Sobre «Lost In Translation» paira essa mesma penumbra mística. Mas a mística desta vez não recai sobre ninguém em especial, mas sobretudo sobre a irredutibilidade da relação que se desenvolve entre Bob Harris (Bill Murray) e Charlotte (Scarlett Johansson). Existe, de facto, uma dimensão de errância associada não apenas à gravidade perdida de ambas as personagens (ambos pela alienação do seu casamento) mas, também, à cultura em que se encontram e que lhes é radicalmente alienígena, mas com a qual, no fim de contas, se acabam por identificar. Parecendo ser um filme sobre o fim do Ser (ou sobre as alturas em que nos confrontamos com o perturbante paradigma: afinal, qual o meu papel neste mundo?) é, na verdade, uma história sobre o recomeçar de algo. E nem tem que ser permanente, é apenas um despertar momentâneo, uma emoção efémera mas com o poder do eterno, uma vontade orgânica de mexer o corpo sem ser por obrigação ou reflexo, como se, pela primeira vez, se percebessem palavras sem necessidade de traduções.

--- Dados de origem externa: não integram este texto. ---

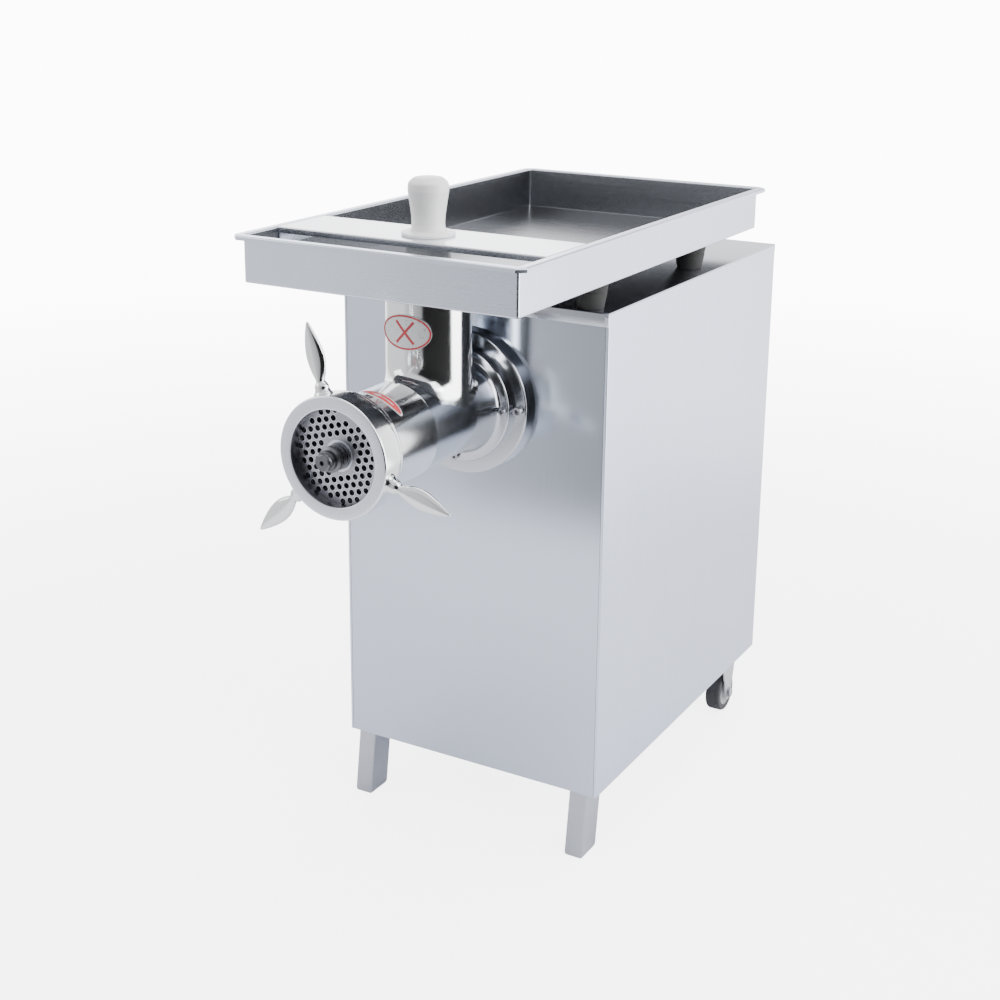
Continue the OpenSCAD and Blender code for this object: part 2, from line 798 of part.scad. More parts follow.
module stomper_ram() color("white") placed()
    translate([0, y_neck, 0]) rotate_extrude() polygon([[0, z_head + 66],
        [r_ram - 4, z_head + 66], [r_ram, z_head + 70],
        [r_ram, z_bridge + 0.2], [0, z_bridge + 0.2]]);

module stomper_grip() color("white") placed()
    translate([0, y_neck, z_bridge + 0.2]) rotate_extrude() polygon([[0, 0],
        [r_disc, 0], [r_disc, disc_h], [24, disc_h], [21.5, 8], [21, 14],
        [21.5, 24], [23.5, 38], [25.5, 50], [26.5, grip_h - 14],
        [25.5, grip_h - 7], [21, grip_h - 2.5], [14, grip_h - 0.2],
        [0, grip_h - 0.2]]);

// --------------------------------------------------- controls and cable

module control_bezel() color("dimgray") placed() difference() {
    box([-hx - 2, -hx], at(button_y, [-24, 24]), [start_z - 26, stop_z + 26]);
    for (z = [start_z, stop_z]) xcyl(11.5, -hx - 3, -hx + 1, button_y, z);
}

module control_box() color("gray") placed() difference() {
    box([-hx_in, -hx_in + 50], at(button_y, [-28, 28]), [start_z - 30, stop_z + 30]);
    box([-hx_in + 2, -hx_in + 48], at(button_y, [-26, 26]),
        [start_z - 28, stop_z + 28]);
    for (z = [start_z, stop_z]) xcyl(11.5, -hx_in - 1, -hx_in + 3, button_y, z);
}

module start_button() color("green") placed()
    xcyl(11.2, -hx - 3.5, -hx_in + 8, button_y, start_z);

module stop_button() color("red") placed()
    xcyl(11.2, -hx - 5, -hx_in + 8, button_y, stop_z);

module cable_gland() color("black") placed() difference() {
    union() {
        ycyl(9.9, y_rear_in - 6, y_rear, gland_x, gland_z);
        translate([gland_x, y_rear + 6, gland_z]) rotate([90, 0, 0])
            cylinder(r = 13, h = 6, $fn = 6);
        ylathe([[0, y_rear + 6 - e], [11, y_rear + 6 - e], [11, y_rear + 16],
            [8.5, y_rear + gland_len], [0, y_rear + gland_len]],
            gland_x, gland_z);
    }
    ycyl(r_cable, y_rear_in - 8, y_rear + gland_len + 1, gland_x, gland_z);
}

front_panel();
side_panel_left();
side_panel_right();
rear_panel();
top_cover();
floor_pan();
base_frame();
drive_plate();
front_leg_left();
front_leg_right();
caster_fork_left();
caster_fork_right();
caster_axles();
tray_supports();
panel_screws();
mounting_flange();
head_barrel();
head_hub();
flange_bolts();
hub_bolts();
plate_key();
shaft_seal();
neck_badge();
barrel_badge();
gear_case();
gear_case_cover();
gear_case_bolts();
drive_bearings();
motor_case();
motor_end_bells();
motor_bearings();
fan_cover();
motor_base();
drive_belts();
control_box();
control_bezel();
cable_gland();
auger_core();
auger_flight();
knife();
output_shaft();
output_gear();
input_shaft();
pinion_gear();
gearbox_pulley();
rotor();
motor_pulley();
motor_fan();
die_plate();
ring_nut();
ring_handles();
tray_pan();
tray_collar();
guard_bridge();
stomper_grip();
stomper_ram();
wheel_left();
wheel_right();
start_button();
stop_button();
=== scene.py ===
"""Blender scene of a floor-standing electric meat grinder.

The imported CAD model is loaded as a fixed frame. The visible sheet-metal,
polished, rubber and plastic pieces are rebuilt here with their real bends,
fillets and finishes, and ride on the CAD bodies.
"""

from __future__ import annotations

import json
import logging
import math
from dataclasses import dataclass
from enum import Enum
from typing import Iterable, Sequence

import bmesh
import bpy
from mathutils import Matrix, Vector

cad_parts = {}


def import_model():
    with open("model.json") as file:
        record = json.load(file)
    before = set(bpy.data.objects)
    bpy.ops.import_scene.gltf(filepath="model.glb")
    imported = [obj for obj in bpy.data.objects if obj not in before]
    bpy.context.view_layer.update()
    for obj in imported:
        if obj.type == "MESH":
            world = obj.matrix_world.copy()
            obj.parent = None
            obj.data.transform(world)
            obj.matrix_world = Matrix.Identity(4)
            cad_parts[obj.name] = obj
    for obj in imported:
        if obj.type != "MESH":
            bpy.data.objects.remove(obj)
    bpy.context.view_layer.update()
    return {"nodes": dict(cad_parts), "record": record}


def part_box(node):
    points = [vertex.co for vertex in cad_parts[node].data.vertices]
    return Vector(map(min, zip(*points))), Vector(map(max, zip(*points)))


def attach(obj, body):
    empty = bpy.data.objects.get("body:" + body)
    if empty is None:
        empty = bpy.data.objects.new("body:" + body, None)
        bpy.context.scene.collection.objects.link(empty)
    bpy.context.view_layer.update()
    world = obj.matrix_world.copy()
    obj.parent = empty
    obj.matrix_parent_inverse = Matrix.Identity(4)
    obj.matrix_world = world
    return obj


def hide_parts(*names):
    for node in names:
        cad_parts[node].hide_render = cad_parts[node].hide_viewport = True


LOG = logging.getLogger("grinder")
MM = 0.001
HEX_ROW = math.sqrt(0.75)
GRAIN_DEPTH = 0.0002
MOTTLE_SCALE = 9.0
WELD = 0.002
BEVEL_ANGLE = math.radians(30)
STRAIGHT = math.radians(89.5)
SHEET = 1.5
NECK_RADIUS = 55.5

Point2 = tuple[float, float]
Point3 = tuple[float, float, float]


class Axis(Enum):
    """A main axis, along which a (u, v) outline has a depth."""

    X = "X"
    Y = "Y"
    Z = "Z"

    def place(self, u: float, v: float, depth: float) -> Point3:
        """Returns the point with outline coordinates u, v at a depth."""
        if self is Axis.X:
            return (depth, u, v)
        if self is Axis.Y:
            return (u, depth, v)
        return (u, v, depth)


# ---------------------------------------------------------------- helpers


def world(x: float, y: float, z: float) -> Point3:
    """Turns millimetres in the cabinet's frame into metres in the row's."""
    return (x * MM, y * MM + Shell.front, z * MM)


def put(name: str, data: bpy.types.ID) -> bpy.types.Object:
    """Adds an object with its data to the scene."""
    obj = bpy.data.objects.new(name, data)
    bpy.context.scene.collection.objects.link(obj)
    return obj


def bake(obj: bpy.types.Object) -> None:
    """Turns an object's modifiers into plain mesh."""
    graph = bpy.context.evaluated_depsgraph_get()
    graph.update()
    mesh = bpy.data.meshes.new_from_object(obj.evaluated_get(graph))
    obj.modifiers.clear()
    obj.data = mesh


class Tree:
    """A small builder for any node tree."""

    def __init__(self, tree: bpy.types.NodeTree) -> None:
        """Takes the tree to add to."""
        self.tree = tree

    def node(self, kind: str, inputs: dict[object, object] | None = None,
             **settings: object) -> bpy.types.Node:
        """Adds a node; inputs are values or sockets to link from."""
        node = self.tree.nodes.new(kind)
        for key, value in settings.items():
            setattr(node, key, value)
        for key, value in (inputs or {}).items():
            socket = node.inputs[key]
            if isinstance(value, bpy.types.NodeSocket):
                self.link(value, socket)
            else:
                socket.default_value = value
        return node

    def link(self, source: bpy.types.NodeSocket,
             target: bpy.types.NodeSocket) -> None:
        """Joins two sockets."""
        self.tree.links.new(source, target)

    def math(self, operation: str, a: object,
             b: object = 0.0) -> bpy.types.NodeSocket:
        """Adds a math node and returns its result."""
        return self.node("ShaderNodeMath", {0: a, 1: b},
                         operation=operation).outputs[0]

    def noise(self, place: bpy.types.NodeSocket, scale: float,
              detail: float) -> bpy.types.NodeSocket:
        """Adds a noise texture and returns its factor."""
        return self.node("ShaderNodeTexNoise", {
            "Vector": place, "Scale": scale, "Detail": detail}).outputs[0]

    def combine(self, x: object = 0.0, y: object = 0.0,
                z: object = 0.0) -> bpy.types.NodeSocket:
        """Adds a vector made from three numbers."""
        return self.node("ShaderNodeCombineXYZ", {0: x, 1: y, 2: z}).outputs[0]

    def blend(self, share: object, first: object,
              second: object) -> bpy.types.NodeSocket:
        """Mixes two colours and returns the result."""
        node = self.node("ShaderNodeMix", {"Factor": share}, data_type="RGBA")
        for place, value in ((6, first), (7, second)):
            socket = node.inputs[place]
            if isinstance(value, bpy.types.NodeSocket):
                self.link(value, socket)
            else:
                socket.default_value = value
        return node.outputs[2]

    def ramp(self, value: object, low: float,
             high: float) -> bpy.types.NodeSocket:
        """Maps a value smoothly from low..high to 0..1."""
        return self.node("ShaderNodeMapRange", {
            "Value": value, "From Min": low, "From Max": high},
            interpolation_type="SMOOTHSTEP").outputs[0]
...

E se Scarlett Johansson é um pequeno prodígio na ambiguidade dramática e mística dos seus movimentos errantes, Bill Murray é genial na reprodução contida de alguém que se encontra na insuficiência do seu próprio humor (ou amor). E se Scarlett consegue perturbar com apenas um pestanejar, Murray consegue arrancar uma gargalhada mexendo apenas um músculo facial. É um filme de actores com uma realização apaixonada, presente e, acima de tudo, com um respeito imenso pelos espaços das suas personagens. Não é um filme sobre o amor. Nem sequer é um filme sobre a amizade. É um filme sobre uma relação. É um filme sobre o momento. E é um dos filmes mais genuínos e honestos sobre o valor do banal, seja uma discoteca, um bar de karaoke ou um simples café.